Portugal manage to be even worse. You’ll be stood there in someone’s kitchen wearing a coat and gloves, watching your breath condense, and they’ll be like “oh but we don’t get cold winters like you do in the northern countries”. That’s the rationale. The reason is actually more likely financial.


no harsh climate overall so much less insulation is needed?


Mainland Spain falls into the single digits at night at winter so definitely would need insulation, because there is also no central heating. People resort to heating with their aircons and portable heaters. I'm sad because I expected better infrastructure from 45% income tax at the highest bracket.

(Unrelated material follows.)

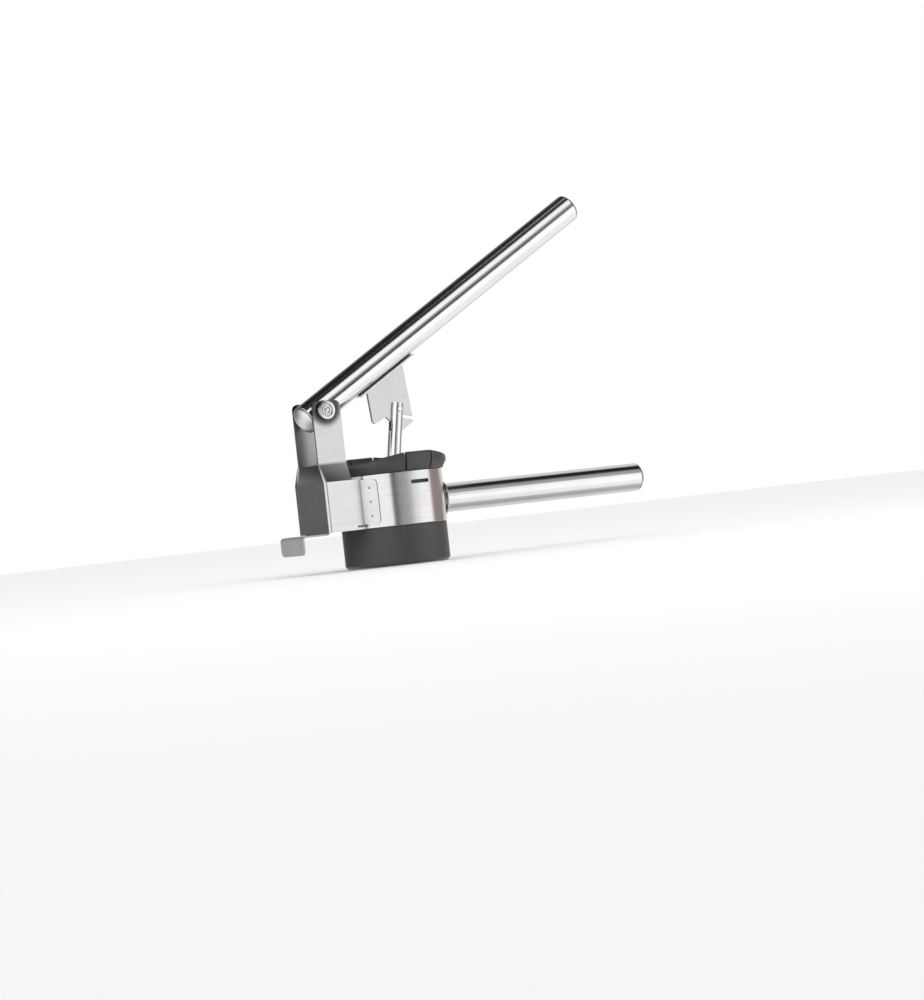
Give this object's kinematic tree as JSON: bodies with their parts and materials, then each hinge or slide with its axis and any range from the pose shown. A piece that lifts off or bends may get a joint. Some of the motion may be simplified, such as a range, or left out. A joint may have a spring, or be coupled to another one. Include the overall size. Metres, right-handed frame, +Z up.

I come from Poland (sub-zero in winter; can be anywhere from -20C to +10C but typically 0-5C), but the winter I lived on the Spanish eastern coast was the coldest in my life: thin walls and windows, stone floor, no heating apart from little portable heaters, 5 degrees and rain outside.

Now I live in French southern coast, the buildings are slightly better but still poor. In my place even with all heaters I have on max, I'm nowhere near as comfortable as in properly built and heated apartments in my home place (actually when visiting friends in Poland in winter I'm almost overheating!).

Basically half of the year it's quite uncomfortable to stay at home for prolonged time: for ~4 months a year at winter; then again for ~2-3 months at summer (+26C at home with blinds down unless you put aircon on max for hours). Kinda suboptimal for WFH to be honest :)


I have an acquaintance in Madrid. Visiting her, I never know what to prepare for.

An Easter visit was miserable, because the condo building did not even have central heating. With night temperatures around 5 degree Celsius, I could barely sleep.

Then comes the summer and 40+ Celsius is at least as unbearable...

Spanish construction standards are pretty ascetic.